Dès 1940, le soldat " US " fut le premier à pouvoir se voir, réellement et fictivement, faire la guerre. En permission, il allait voir des films qui racontaient des histoires de soldats " US " en permission, dansant sur la musique de Glenn Miller, tout en mâchonnant du chewing-gum ou en sirotant du Coca Cola. Ces dernières années, les grandes chaînes de télévision d’outre-Atlantique ont mis en scène les dernières guerres, avec deux minutes consacrées aux prévisions météorologiques : ciel nuageux, bombardement (frappes chirurgicales) pas heureux.
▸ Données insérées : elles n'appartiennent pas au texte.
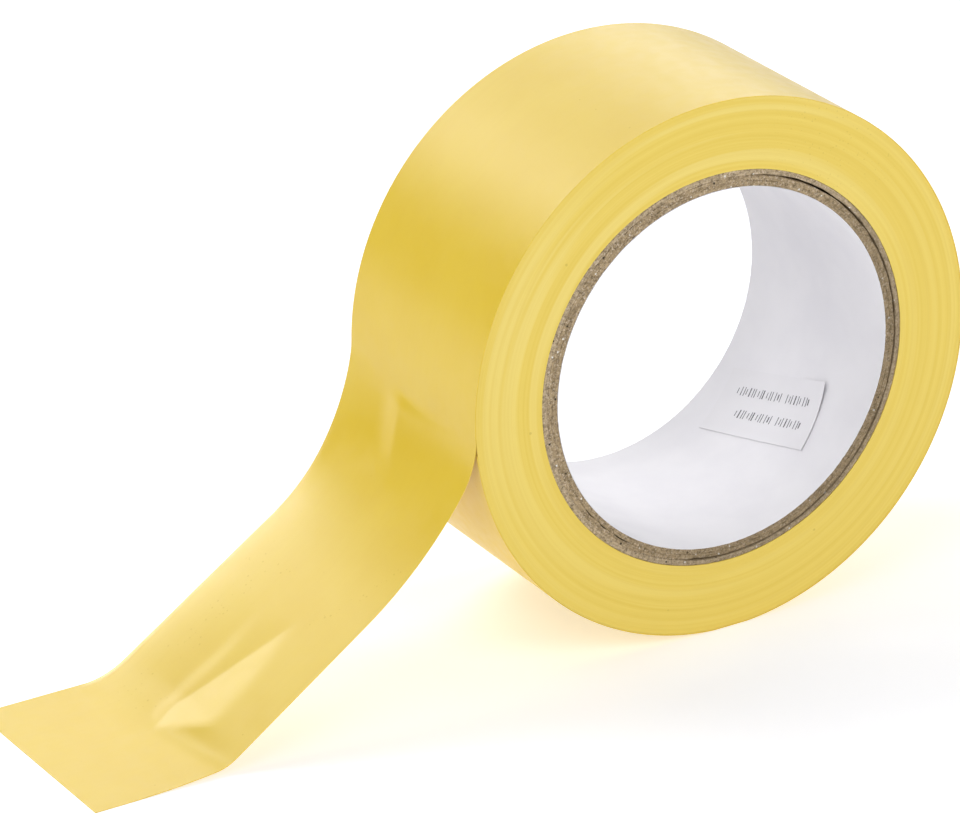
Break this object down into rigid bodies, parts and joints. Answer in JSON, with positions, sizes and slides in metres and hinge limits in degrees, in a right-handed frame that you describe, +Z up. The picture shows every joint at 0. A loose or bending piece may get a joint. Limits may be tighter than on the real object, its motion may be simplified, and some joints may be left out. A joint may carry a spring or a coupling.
{
  "type": "adhesive tape roll",
  "caption": "Roll of 50 mm yellow film tape on a 76 mm board core, standing on its rim with its loose end drawn down flat; the roll turns to unwind and the loose end lifts.",
  "frame": {"origin": "on the table, directly under the core's axis at the middle of the tape's width, where the outermost turn rests", "axes": "+Y along the core's axis, away from the face that the picture shows; -X the way the loose end lies; +Z up"},
  "size_m": [0.2009, 0.0508, 0.1135],
  "materials": {
    "tape_film": "satin yellow film",
    "core_board": "raw grey-brown board",
    "core_board_pale": "raw board, paler ply",
    "liner_paper": "matt white paper",
    "label_paper": "matt white paper"
  },
  "bodies": {
    "outer_turn": {"tape_outer_turn": "tape_film"},
    "roll": {"core_liner": "liner_paper", "core_inner_ply": "core_board", "core_middle_ply": "core_board", "core_outer_ply": "core_board_pale", "core_label": "label_paper", "tape_winding": "tape_film"},
    "tail": {"tape_tail": "tape_film"},
    "tail_end": {"tape_tail_end": "tape_film"}
  },
  "joints": [
    {"name": "roll_turn", "type": "hinge", "parent": "outer_turn", "child": "roll", "pos_m": [0, 0, 0.05677], "axis": [0, -1, 0], "continuous": true},
    {"name": "tail_lift", "type": "hinge", "parent": "outer_turn", "child": "tail", "pos_m": [-0.05677, 0, 0.05677], "axis": [0, 1, 0], "range_deg": [0, 88], "stiffness_Nm_per_rad": 0.01},
    {"name": "tail_straighten", "type": "hinge", "parent": "tail", "child": "tail_end", "pos_m": [-0.11007, 0, 0.00458], "axis": [0, -1, 0], "range_deg": [0, 34]}
  ],
  "couplings": [
    {"joint": "tail_straighten", "follows": "tail_lift", "ratio": 0.3864}
  ]
}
Sous Carter, la chaîne de télévision ABC avait programmé, durant les deux premiers mois de la prise d’otages américains à Téhéran, chaque soir à 23 heures, un magazine d’actualités consacré exclusivement à cette fort gênante péripétie. Le générique annonçait : « Crise iranienne : les otages américains ». Ce titre, commun à toute la série, était suivi du numéro de l’épisode : « 34ème jour ». A la fin de l’émission, un carton promettait ; « Demain, 35ème jour », comme s’il s’était agi d’un quelconque feuilleton à suspense. On imagine qu’ABC mit fin au feuilleton pour les raisons suivantes : après deux mois, les otages n’étaient toujours pas libérés, il y avait risque de lassitude chez les spectateurs, donc chez les annonceurs ; on ne pouvait éternellement mélanger les genres, même si la culture de masse repose sur cette pratique. Et puis, les réalisateurs durent admettre que la médiatisation d’un événement n’était pas forcément l’événement lui-même, d’autant qu’un des protagonistes (les Iraniens) n’avait ni l’intention d’entrer dans le schéma de pensée " US " ni de gérer la crise comme les réalisateurs d’ABC.
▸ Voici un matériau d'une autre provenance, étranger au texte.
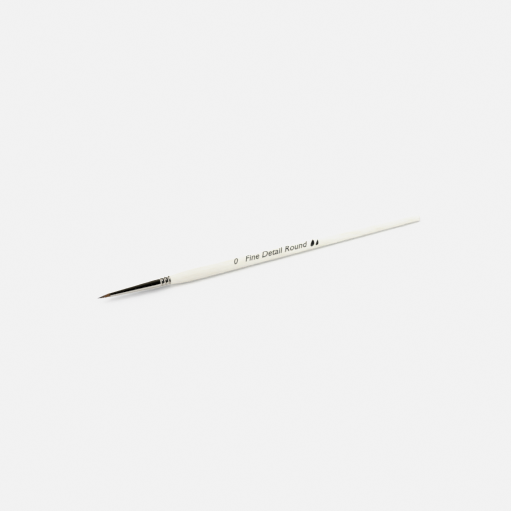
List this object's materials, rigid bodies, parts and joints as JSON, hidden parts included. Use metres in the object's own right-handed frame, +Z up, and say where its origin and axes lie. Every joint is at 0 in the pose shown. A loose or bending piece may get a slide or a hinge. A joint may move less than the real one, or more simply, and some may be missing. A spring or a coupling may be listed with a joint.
{
  "type": "fine detail brush",
  "caption": "Round fine detail brush: pointed hair tuft that bends and springs back, crimped tapered ferrule, and a turned lacquered wooden handle with a slim butt.",
  "frame": {"origin": "on the table under the middle of the brush as it lies on its side", "axes": "+X along the brush from the hair tip to the butt, level; +Z up from the table; the brush's own axis slopes 0.7 degrees down towards the butt"},
  "size_m": [0.178, 0.0064, 0.0066],
  "materials": {
    "handle_lacquer": "turned birch under a thick gloss off-white lacquer, with small dark print on one side",
    "ferrule_plate": "seamless brass tube, polished and nickel plated, with fine draw lines",
    "hair": "soft orange-brown hair, dark at the tips, slightly glossy",
    "thread": "natural cotton binding thread",
    "resin": "cured amber setting resin",
    "wood_glue": "cured wood glue"
  },
  "bodies": {
    "brush": {"handle": "handle_lacquer", "ferrule": "ferrule_plate", "tenon_glue": "wood_glue", "hair_root": "hair", "binding_thread": "thread", "resin_plug": "resin"},
    "tuft": {"hair_tuft": "hair"}
  },
  "joints": [
    {"name": "tuft_bend", "type": "hinge", "parent": "brush", "child": "tuft", "pos_m": [-0.08285, 0, 0.00388], "axis": [0, 1, 0], "range_deg": [-40, 40], "stiffness_Nm_per_rad": 0.0007}
  ]
}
Je m’aiderai aujourd’hui du Colpron, un dictionnaire d’anglicismes publié au Québec en 1994. Nous approchons de la fin de cette rubrique et il convient de mettre les choses au clair.
Les auteurs classent les anglicismes en six catégories :
– Les anglicismes sémantiques : lorsque l’on donne à un mot français son acception anglaise ou lorsqu’on traduit littéralement un idiotisme anglais (contrairement à ce qu’il semble impliquer, l’idiotisme, c’est le génie de la langue). On parlera d’une conférence de presse (press conference) et non d’une réunion, d’un vol domestique (domestic) et non d’un vol intérieur. Dans le doublage de 40000 feuilletons, on entendra « Je suis désolé » (I am sorry) au lieu de « Excuse-moi », « Je te demande pardon », tandis que, dans les tribunaux de première instance, on apostrophera le président par un « Votre honneur ».
– Les anglicismes lexicaux. Nous ne sommes pas dans l’aliénation linguistique puisqu’il y a véritable emprunt : flashback, mais aussi saké, pesto, datcha etc. On ne mourrait pas de honte si on disait « retour en arrière » et non flashback.
– Les anglicismes syntaxiques. L’aliénation est présente car il y a calque : être en charge de (to be in charge of) au lieu d’être responsable de. En français normal, seules les batteries devraient être en charge.
– Les anglicismes morphologiques. Dans ce cas, l’aliénation est à l’oeuvre, quoique modérément, parce qu’il y a erreur : les actifs d’une société (the assets) au lieu de l’actif (l’actif par opposition au le passif).
– Les anglicismes phonétiques. On parlera d’un cent d’euros, prononcé /sÉ›nt/ et non à la française.
– Les anglicismes graphiques. De plus en plus nombreux et de plus en plus aliénants. Il s’agit d’un emploi graphique de l’usage anglo-saxon. Le plus répandu est le point à la place de la virgule (10.3 au lieu de 10,3). Plus récent, le dièse (# 4) à la place de n° 4.
Il y eut, dans le passé, de belles résistances, des francisations réussies de vocables anglais. Contrairement à l’anglicisation de mots français exotiques comme Cape Town en lieu et place de " Le Cap " , Mexico City pour Mexico, les Quatari au lieu de Quatarais, Raisa Gorbatchev pour Raïssa Gorbatchev (en russe, Gorbatcheva), Usama bin Laden pour Oussama Ben Laden. La redingote fut empruntée à riding-coat, et que paquebot vient de packet-boat. Notre bol familier, même quand on n’en a pas, vient du bowl anglais, tout comme nos névroses (neurosis, emprunté par Pinel à un médecin écossais). Dans le cinéma, on s’en tient encore au mixage (de l’anglais mixing), et j’ai récemment rencontré un dragqueenesque. Pourquoi pas ? Pensons également au tennis, qui vient de l’anglais tennis, qui vient lui-même du vieux français "tenesz", que les joueurs criaient quand ils envoyaient la balle. Tout cela est passionnant, pardon, excitant (exciting). Et cela mérite bien un bon café dans un godet (pardon : mug). Un café que l’on aura testé, sous contrôle, en écoutant les nouvelles en provenance d’Izraël.